The victory in Tripura was the only one among the three that the BJP can justifiably claim for its own. There, its cadres, ably marshalled by state in-charge Sunil Deodhar, and backed by the Sangh organisations and the wiles of Himanta Biswa Sarma and Ram Madhav, put in a tremendous effort to unseat the Left Front led by the Communist Party of India (Marxist) which had been in power for 25 years. The BJP came from literally nowhere – 49 of its 50 candidates had forfeited their deposits in 2013 – to reduce the Congress, which was the traditional opposition in the state’s bipolar polity, to zero, and leave the ruling CPI(M) far behind. The slogan that caught people’s imagination there was “chalo paltai”. Let’s change. After 25 years of Left rule, change was something that a lot of people, particularly the tribals and youth, were clearly looking for.
The impact of their defeats on the Congress and the Left cadre’s morale may be considerable, and the victories will doubtless boost the BJP cadre’s zeal. Apart from that, there is little impact that the polls could be expected to have on the national scene. Nagaland sends one MP to the Lok Sabha. Meghalaya and Tripura send two each. There is no reason to expect whoever becomes the next chief minister of these states would be able to sway electoral outcomes in places such as Uttar Pradesh and Bihar, or even in West Bengal, which share the Bengali language with a large chunk of Tripura’s population.
The consequences of these election results will therefore be felt not elsewhere in India but in the states that went to polls.

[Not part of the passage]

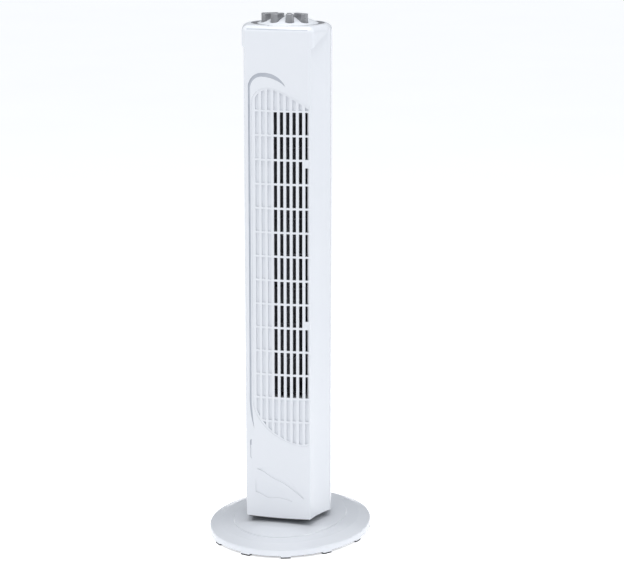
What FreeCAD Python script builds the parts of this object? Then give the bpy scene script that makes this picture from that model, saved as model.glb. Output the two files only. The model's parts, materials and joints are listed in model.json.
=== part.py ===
import FreeCAD, Part
import math
import os
from FreeCAD import Vector as V

# Tower fan. Millimetres, +Z up, the front faces -Y, the swing axis is the Z axis.
# The origin is the centre of the base, on the surface that the fan stands on.

# ---- overall sizes ---------------------------------------------------------------------
fan_height = 730.0        # floor to the top of the keys
base_width = 223.5
base_depth = 277.0
body_width = 122.0
front_reach = 68.7        # the front face, ahead of the swing axis
seam_reach = 14.0         # where the front cover meets the rear housing, and the widest line
front_half = 48.8         # half width of the front face before its corners are rounded
front_bow = 4.0           # how far the middle of the front face bows forward of its corners
side_fullness = 2.4       # how many degrees the side leans out beyond its chord
wall = 2.6
corner_radius = 9.5
top_round = 9.0

# ---- fits ------------------------------------------------------------------------------
seat_gap = 0.3            # loose seats between covers and plates
running_gap = 0.05        # radial clearance of shafts in their bushes
hole_gap = 0.15           # radial clearance round screws
key_gap = 0.5             # clearance round a key in its slot

# ---- base ------------------------------------------------------------------------------
base_wall = 2.4
foot_height = 1.9
skirt_lift = 3.4          # underside of the skirt between the lugs
rim_height = 12.9
plateau_half_width = 78.0
plateau_half_depth = 110.0
plateau_edge_height = 21.3
plateau_top = 30.0
lug_count = 12
lug_width = 14.0
foot_length = 9.0
base_plate_thickness = 2.4
ballast_half_width = 78.0
ballast_half_depth = 104.0
ballast_thickness = 8.0
base_screw_share = 0.86   # screw places, as a share of the base's outline
base_screw_count = 6

# ---- swivel and swing drive ------------------------------------------------------------
washer_thickness = 1.5
post_radius = 15.0
post_bore = 9.0
post_flange_radius = 30.0
post_flange_thickness = 3.0
pad_thickness = 5.4
hub_wall = 6.0
hub_top_height = 46.0
swing_play = 0.5          # end play of the tower on its post
yoke_thickness = 3.0
yoke_arm_width = 13.0
crank_offset = 20.0       # crank axis, behind the swing axis
crank_throw = 14.36
crank_pin_radius = 2.5
crank_disc_thickness = 3.0
yoke_slot_play = 1.0      # side play of the crank pin in the yoke's slot
swing_motor_radius = 21.0
swing_motor_thickness = 18.0
swing_ear_reach = 29.0
swing_shaft_radius = 2.5
motor_lift = 5.0          # crank disc up to the swing motor

# ---- tower levels ----------------------------------------------------------------------
body_bottom = 35.3
key_rise = 14.0           # key tops above the body's top
outlet_drop = 113.0       # body top down to the top bar of the outlet
motor_room = 171.6        # body bottom up to the bar that ends the open outlet
cap_recess = 2.0
cap_thickness = 2.7

# ---- front grille ----------------------------------------------------------------------
open_rows = 12
blind_rows_below = 2
slot_columns = 9
blind_columns = 3
slot_pitch = 8.6
slot_width = 4.8
first_slot_x = -27.7
bar_height = 2.7
blind_depth = 1.7
field_recess = 0.6
lug_patch_height = 10.0
groove_depth = 1.0

# ---- side cheeks -----------------------------------------------------------------------
cheek_front_x = 45.2
cheek_hollow = 2.6        # how far the cheek is hollowed behind its chord
cheek_drop_front = 32.0   # cheek's upper edge below the body top, at the front
cheek_drop_back = 4.0     # and at the seam

# ---- rear intake -----------------------------------------------------------------------
intake_half_angle = 41.0
intake_rows = 44
intake_columns = 3
intake_slot_height = 5.2
intake_rib_angle = 2.6
intake_flange = 4.0
intake_thickness = 2.2

# ---- rotor and motor -------------------------------------------------------------------
rotor_x = 6.0
rotor_y = -2.0
rotor_radius = 34.0
rotor_end_gap = 6.0
blade_count = 28
blade_length = 8.0
blade_thickness = 0.9
blade_lean = 38.0
disc_count = 9
disc_thickness = 1.6
shaft_radius = 4.0
tip_pin_radius = 3.0
motor_gap = 36.0          # bulkhead down to the laminations
stator_side = 60.0
stator_height = 30.0
motor_rotor_radius = 19.0
air_gap = 0.5
coil_height = 12.0
coil_outer_radius = 27.0
shield_radius = 30.0
shield_wall = 2.0
shield_depth = 16.0
bush_radius = 7.0
bush_length = 12.0
bulkhead_thickness = 3.0
motor_bolt_reach = 25.5
motor_bolt_radius = 2.0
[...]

For one thing, the people of these states ought perhaps to be grateful to the BJP: that the party’s determined entry into the Northeast has taken the region out of its peripheral place in the national imagination, and placed it in the political limelight, at least for a day.
For states long used to political neglect on account of their featherweight status in the Lok Sabha, this day may herald a new beginning replete with challenges and opportunities.